Dass sich die Teilnehmer aber selbst im Jahr 2008 noch derart schwer tun, wo sich die Katastrophe wissenschaftlich präzise vorhersagen lässt, das ist schon frustrierend. Bei den wichtigsten Punkten stocken die Gespräche: den Themen Schutzgebiete in Urwäldern, der nachhaltigen Produktion von Biotreibstoffen sowie der Finanzierung des Artenschutzprogramms an sich.
Alle politisch wirklich heiklen Themen sind am letzten Tag der
Konferenz zur Biodiversität noch nicht unter Dach und Fach. Da kann
man nur hoffen, dass die am Mittwoch angereisten Minister Druck
machen und ihren Arbeitsgruppen Flügel verleihen. Sofern sie das
überhaupt wollen. Denn: Ein Land wie Brasilien wird nur schwer davon
zu überzeugen sein, den Raubbau am Regenwald für die Produktion von
begehrtem Biosprit zu stoppen. Hier geht es um die wirtschaftliche
Entwicklung eines Schwellenlandes. Und da hat selbst Deutschland ein
Problem mit seiner Vorbildfunktion. Ein Land, das nach
jahrhundetelanger Ausbeutung und "Kultivierung" seiner Natur nur noch
ein winziges Stück Urwald (im Bayerischen Wald) besitzt.

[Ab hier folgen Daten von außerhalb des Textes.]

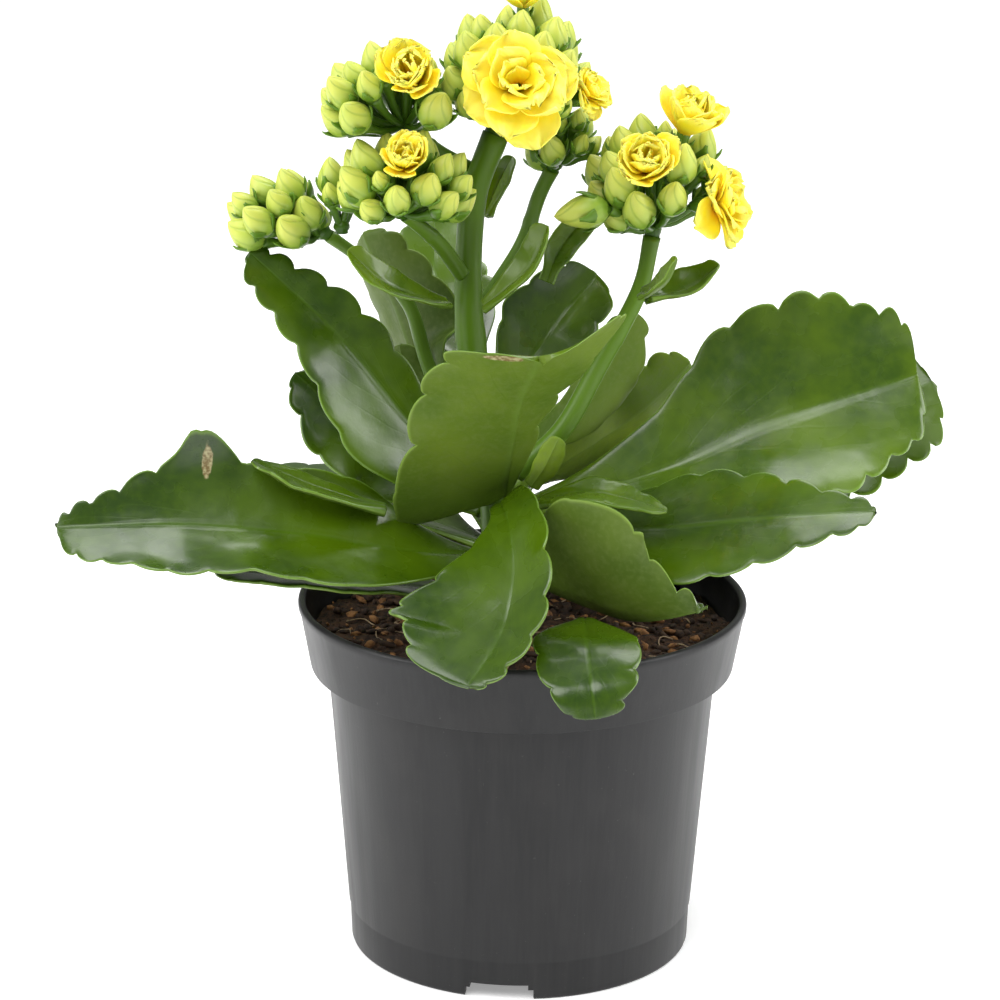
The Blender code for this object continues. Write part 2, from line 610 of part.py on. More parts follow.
def leaf_point(leaf, route, along, across):
    """A point of the leaf's surface: along 0..1 from foot to tip, across -1..1."""
    share = leaf_share(along)
    index = share * (len(route) - 1)
    low = min(int(index), len(route) - 2)
    middle = Vector(route[low]).lerp(Vector(route[low + 1]), index - low)
    forward = Vector(route[min(low + 2, len(route) - 1)] - route[max(low - 1, 0)]).normalized()
    upper = Vector(at_share(leaf["upper"], share))
    upper = (upper - forward * upper.dot(forward)).normalized()
    right = forward.cross(upper)
    side = "right" if across > 0 else "left"
    pick = 1 if across > 0 else 0
    distance = abs(across) * half_width(leaf, side, share) * lobed(leaf, along)
    distance += peak(leaf, side, share, across)
    fold = math.radians(side_value(leaf, "fold", PLAIN_BEND, pick, share))
    curl = math.radians(side_value(leaf, "curl", PLAIN_BEND, pick, share))
    sweep = side_value(leaf, "sweep", NO_SWEEP, pick, share) * distance
    bend = (curl if abs(curl) > 0.001 else 0.001) / max(leaf[side])
    reach = (math.sin(fold + bend * distance) - math.sin(fold)) / bend
    lift = (math.cos(fold) - math.cos(fold + bend * distance)) / bend
    return middle + right * math.copysign(reach, across) + upper * lift + forward * sweep


def side_value(leaf, key, otherwise, pick, share):
    """One of a leaf's values for its left (0) or right (1) half, at a share of its length."""
    values = leaf.get(key, otherwise)[pick]
    return at_share([[value] for value in values], share)[0]


def peak(leaf, side, share, across):
    """The extra width where one lobe of the margin stands out, in mm."""
    peak_side, peak_share, height = leaf.get("peak", NO_PEAK)
    if side != peak_side:
        return 0.0
    return height * across**4 * math.exp(-(((share - peak_share) / PEAK_SPREAD) ** 2))


def blade(part, name, leaf, stem, rows, columns, thickness, look):
    """A leaf: a grid bent to the leaf's surface and thickened."""
    points = [Vector(point) for point in leaf["midrib"]]
    if stem:
        points[0] = seated(points, stem, LEAF_STANDOFF)
    route = smooth_route(points, 60)
    shape = bmesh.new()
    bmesh.ops.create_grid(shape, x_segments=rows, y_segments=columns, size=1.0)
    for vertex in shape.verts:
        place = leaf_point(leaf, route, (vertex.co.x + 1.0) / 2.0, -vertex.co.y)
        vertex.co = plant_point(place)
    thing = add_object(part, name, from_bmesh(name, shape), look, 80.0)
    shell = thing.modifiers.new("thickness", "SOLIDIFY")
    shell.thickness = thickness * MM
    shell.offset = 0.0
    shell.use_even_offset = False
    return thing


def make_leaf(part, name):
    """A broad fleshy leaf with a scalloped margin."""
    look = material("leaf", (0.045, 0.13, 0.018), 0.3)
    stem = None if name in LOOSE_LEAVES else "main_stem"
    blade(part, name, LEAVES[name], stem, LEAF_ROWS, LEAF_COLUMNS, LEAF_THICKNESS, look)


def make_bract(part, name):
    """A small narrow leaf on a flower stem."""
    look = material("bract", (0.09, 0.22, 0.03), 0.35)
    blade(part, name, BRACTS[name], None, BRACT_ROWS, BRACT_COLUMNS, BRACT_THICKNESS, look)


def dome_directions(count):
    """Directions spread evenly over a ball but for its lowest part."""
    golden = math.pi * (3.0 - math.sqrt(5.0))
    lowest = -0.45
    found = []
    for index in range(count):
        height = 1.0 - (1.0 - lowest) * (index + 0.5) / count
        ring = math.sqrt(1.0 - height * height)
        angle = golden * index
        found.append(Vector((ring * math.cos(angle), ring * math.sin(angle), height)))
    return found


def hub_place(name):
    """Where the pedicels of a flower head part: just past the end of its stem."""
    head = HEADS[name]
    if "hub" in head:
        return Vector(head["hub"])
    route = stem_route(head["stem"])
    end = Vector(route[-1])
    onward = (end - Vector(route[-3])).normalized()
    return end + onward * (HUB_RADIUS + 3 * CLEARANCE)


def bud_places(name):
    """The foot and the direction of each bud of a flower head that nothing else takes."""
    head = HEADS[name]
    hub = hub_place(name)
    middle = Vector(head["middle"])
    half = Vector(head["half"])
    earlier = list(HEADS)[:list(HEADS).index(name)]
    taken = [foot + facing * BUD_LENGTH / 2 for other in earlier for foot, facing in bud_places(other)]
    places = []
    for out in dome_directions(head["places"]):
        centre = middle + Vector((out.x * half.x, out.y * half.y, out.z * half.z))
        free = all((centre - other).length > 2 * (BUD_RADIUS + BUD_ROOM) for other in taken)
        if free and not any(in_flower(centre, flower) for flower in FLOWERS.values()):
            facing = (centre - hub).normalized().lerp(Vector((0, 0, 1)), 0.2).normalized()
            places.append((centre - facing * BUD_LENGTH / 2, facing))
    return places


def in_flower(centre, flower):
    """Whether a bud with this middle would touch an open flower's bowl."""
    facing = Vector(flower["faces"]).normalized()
    away = centre - Vector(flower["middle"])
    behind = -away.dot(facing)
    aside = (away + facing * behind).length
    if behind > flower["depth"] + BUD_LENGTH / 2:
        return False
    narrowing = min(1.0, max(0.0, 1.0 - behind / flower["depth"]))
    return aside < flower["radius"] * narrowing + BUD_RADIUS + BUD_ROOM


def standing(place, facing):
    """The transform that stands a shape's Z axis along a direction at a place, in mm."""
    turn = Vector((0, 0, 1)).rotation_difference(facing).to_matrix().to_4x4()
    return Matrix.Translation(plant_point(place)) @ turn


def make_head(part, cutters, name):
    """A head of closed buds on pedicels that part from one hub."""
    look = material("bud", (0.45, 0.55, 0.10), 0.45)
    hub = hub_place(name)
    shape = bmesh.new()
    for foot, facing in bud_places(name):
        size = Matrix.Diagonal((BUD_RADIUS * MM, BUD_RADIUS * MM, BUD_LENGTH / 2 * MM, 1.0))
        centre = standing(foot + facing * BUD_LENGTH / 2, facing)
        bmesh.ops.create_uvsphere(shape, u_segments=6, v_segments=3, radius=1.0, matrix=centre @ size)
        reach = foot + facing * 1.5 - hub
        middle = standing(hub + reach / 2, reach.normalized())
        bmesh.ops.create_cone(
            shape, cap_ends=True, segments=4, radius1=PEDICEL_RADIUS * MM, radius2=PEDICEL_RADIUS * MM,
            depth=reach.length * MM, matrix=middle)
    buds = add_object(cutters, name + "_buds", from_bmesh(name + "_buds", shape), look)
    as_cutter(buds)
    core = bmesh.new()
    place = Matrix.Translation(plant_point(hub))
    bmesh.ops.create_icosphere(core, subdivisions=1, radius=HUB_RADIUS * MM, matrix=place)
    head = add_object(part, name, from_bmesh(name, core), look)
    add_boolean(head, buds, "UNION", use_self=True)


def make_flower(part, name):
    """An open flower: a lobed bowl of petals that narrows to its tube."""
    look = material("petal", (0.90, 0.72, 0.05), 0.5)
    flower = FLOWERS[name]
    radius = flower["radius"]
    depth = flower["depth"]
    shape = bmesh.new()
    bmesh.ops.create_uvsphere(shape, u_segments=20, v_segments=7, radius=1.0)
    for vertex in shape.verts:
        out = math.hypot(vertex.co.x, vertex.co.y)
        angle = math.atan2(vertex.co.y, vertex.co.x)
        ruffle = 1.0 - 0.12 * out * (1.0 + math.cos(5 * angle))
        if vertex.co.z > 0.01:
            height = -0.25 * depth * (1.0 - out) - 0.05 * depth
        else:
            height = -0.05 * depth - depth * (1.0 - out) ** 0.8
        wide = out if vertex.co.z > -0.01 else out ** 1.6
        vertex.co = Vector((
            wide * ruffle * radius * math.cos(angle),
            wide * ruffle * radius * math.sin(angle),
            height + (0.12 * depth if abs(vertex.co.z) < 0.01 else 0.0))) * MM
    shape.transform(standing(Vector(flower["middle"]), Vector(flower["faces"]).normalized()))
    add_object(part, name, from_bmesh(name, shape), look)


build()
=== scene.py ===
"""The visual model of the potted kalanchoe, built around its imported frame.

Plant positions are (right, back, up) in millimetres from the middle of the pot's rim, as in the part.
"""

import math

import bmesh
import bpy
import numpy as np
from mathutils import Matrix, Vector, noise


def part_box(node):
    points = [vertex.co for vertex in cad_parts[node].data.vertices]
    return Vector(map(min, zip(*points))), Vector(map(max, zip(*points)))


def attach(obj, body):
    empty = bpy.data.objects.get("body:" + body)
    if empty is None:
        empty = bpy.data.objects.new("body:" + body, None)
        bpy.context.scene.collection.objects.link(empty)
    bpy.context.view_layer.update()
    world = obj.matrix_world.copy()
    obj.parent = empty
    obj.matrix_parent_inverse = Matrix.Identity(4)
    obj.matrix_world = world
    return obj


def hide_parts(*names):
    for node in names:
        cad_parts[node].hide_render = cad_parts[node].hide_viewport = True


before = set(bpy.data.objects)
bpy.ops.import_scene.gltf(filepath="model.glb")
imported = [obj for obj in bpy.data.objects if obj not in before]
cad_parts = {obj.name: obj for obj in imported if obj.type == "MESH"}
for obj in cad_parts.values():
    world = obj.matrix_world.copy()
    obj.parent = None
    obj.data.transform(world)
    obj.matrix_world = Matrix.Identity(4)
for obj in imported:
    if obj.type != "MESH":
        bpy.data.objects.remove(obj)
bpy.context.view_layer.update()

MM = 0.001

# Sizes read from the frame, in millimetres.
POT_LOW, POT_HIGH = (Vector(corner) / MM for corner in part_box("pot"))
SOIL_HIGH = Vector(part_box("soil")[1]) / MM
POT_HEIGHT = POT_HIGH.z
RIM_RADIUS = (POT_HIGH.x - POT_LOW.x) / 2
POT_STEPS = 160
SOIL_RINGS, SOIL_STEPS = 60, 180
CRUMBS = 900
FIBRES = 70

# The pot's section, in millimetres.
BAND_HEIGHT = 16.0
BAND_FOOT_RADIUS = RIM_RADIUS - 2.9
BODY_TOP_RADIUS = RIM_RADIUS - 6.9
BODY_FOOT_RADIUS = RIM_RADIUS - 11.7
FOOT_RADIUS = RIM_RADIUS - 12.3
FOOT_CREASE_HEIGHT = 9.7
WALL = 1.2
LIP_HEIGHT = 2.4
LIP_WALL = 1.8
FLOOR_HEIGHT = 5.4
FOOT_RECESS = 3.6
FOOT_WIDTH = 3.0
PAD_RADIUS = 7.0
NOTCH_WIDTH = 16.0
NOTCH_AZIMUTHS = (-97.0, 23.0, 143.0)
DRAIN_HOLE_RADIUS = 4.0
DRAIN_RING_RADIUS = 26.0
CLEARANCE = 0.3

# The plant, in millimetres.
LEAF_THICKNESS = 1.8
BRACT_THICKNESS = 1.2
STALK_HALF_WIDTH = 2.0
LEAF_STANDOFF = 1.4
STATIONS = (0.15, 0.35, 0.55, 0.75, 0.92)
PLAIN_BEND = 20
LOBE_LENGTH = 9.5
NOTCH_DEPTH = 2.8
NOTCH_SHARE = 0.13
NO_PEAK = ("none", 0.0, 0.0)
PEAK_SPREAD = 0.07
BLADE_ROWS, BLADE_COLUMNS = 96, 28
USUAL_FRESHNESS = 0.15
BRACT_FRESHNESS = (0.6, 0.7)
BUD_RADIUS = 3.6
BUD_LENGTH = 10.0
BUD_ROOM = 1.2
SMALL_BUD_ROOM = 5.6
SMALL_BUD_SIZE = 0.6
BUD_UPTURN = 0.4
HUB_RADIUS = 1.8
SEPALS = 4
SEPAL_THICKNESS = 0.35
SEPAL_ROWS, SEPAL_COLUMNS = 8, 5
PETAL_THICKNESS = 0.28
PETAL_ROWS, PETAL_COLUMNS = 11, 11
GOLDEN_ANGLE = math.pi * (3.0 - math.sqrt(5.0))
DOME_FOOT = -0.45

# Stems: the route of the axis and the radius at its foot and at its head.
# "on" names the stem that a side stem grows from.
STEMS = {
    "main_stem": {
        "route": ((-4, 0, -16), (-7, 2, 27), (-11, 4, 50), (-13, 4, 70), (-12, 6, 93), (-7, 8, 108)),
        "radii": (4.0, 2.8),
    },
    "right_peduncle": {
        "route": ((2, -2, 31), (9, -1, 41), (17, 2, 55), (26, 4, 72), (29, 6, 85)),
        "radii": (2.4, 1.8),
        "on": "main_stem",
    },
    "left_peduncle": {
        "route": ((-14, 4, 35), (-22, 7, 53), (-27, 9, 68), (-36, 9, 77), (-45, 8, 84)),
        "radii": (1.9, 1.5),
        "on": "main_stem",
    },
    "front_peduncle": {
        "route": ((-14, 1, 77), (-20, -5, 86), (-27, -9, 93)),
        "radii": (1.9, 1.6),
        "on": "main_stem",
    },
    "back_peduncle": {
        "route": ((-10, 8, 68), (-1, 16, 80), (3, 15, 92), (6, 13, 99)),
        "radii": (1.8, 1.6),
        "on": "main_stem",
    },
    "upper_left_peduncle": {
        "route": ((-12, 9, 99), (-20, 8, 104), (-26, 2, 110)),
        "radii": (1.8, 1.6),
        "on": "main_stem",
    },
}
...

Der einzige Durchbruch wurde auf dem Gebiet der Biopiraterie erzielt. Ärmere Staaten könnten mehr Mitspracherecht beim Zugang zu ihren natürlichen Ressourcen bekommen und an den Profiten beteiligt werden. Das ist ein wichtiger Erfolg für die Schwellen- und Entwicklungsländer - nicht aber für den Artenschutz. Denn hier geht es um eine rein finanzielle Debatte. Mini-Fortschritte zeichnen sich auch bei der Ausweisung von Meeres-Schutzgebieten in internationalen Gewässern ab. Mehr aber auch nicht. Das ehrgeizige Ziel, das Artensterben bereits bis zu den nächsten Verhandlungen 2010 in Japan zu stoppen, kann wohl in den Wind geschrieben werden. Und so fallen weiterhin jährlich 13 Millionen Hektar Wald der Kettensäge zum Opfer, sterben täglich bis zu 150 Arten aus. Unersetzlich, auch nicht mit Geld. Der Bericht des Wirtschaftsexperten Pavan Sukhdev macht deutlich, was uns die Erde wert sein sollte. Allein die Überfischung der Meere könnte bis zu 100 Milliarden Dollar kosten. Wieder ein rein finanzieller Aspekt, aber ein lebenswichtiger. Denn dass wir die Welt rein aus Liebe retten, scheint utopisch. Jeder Mensch weiß, was sie regiert.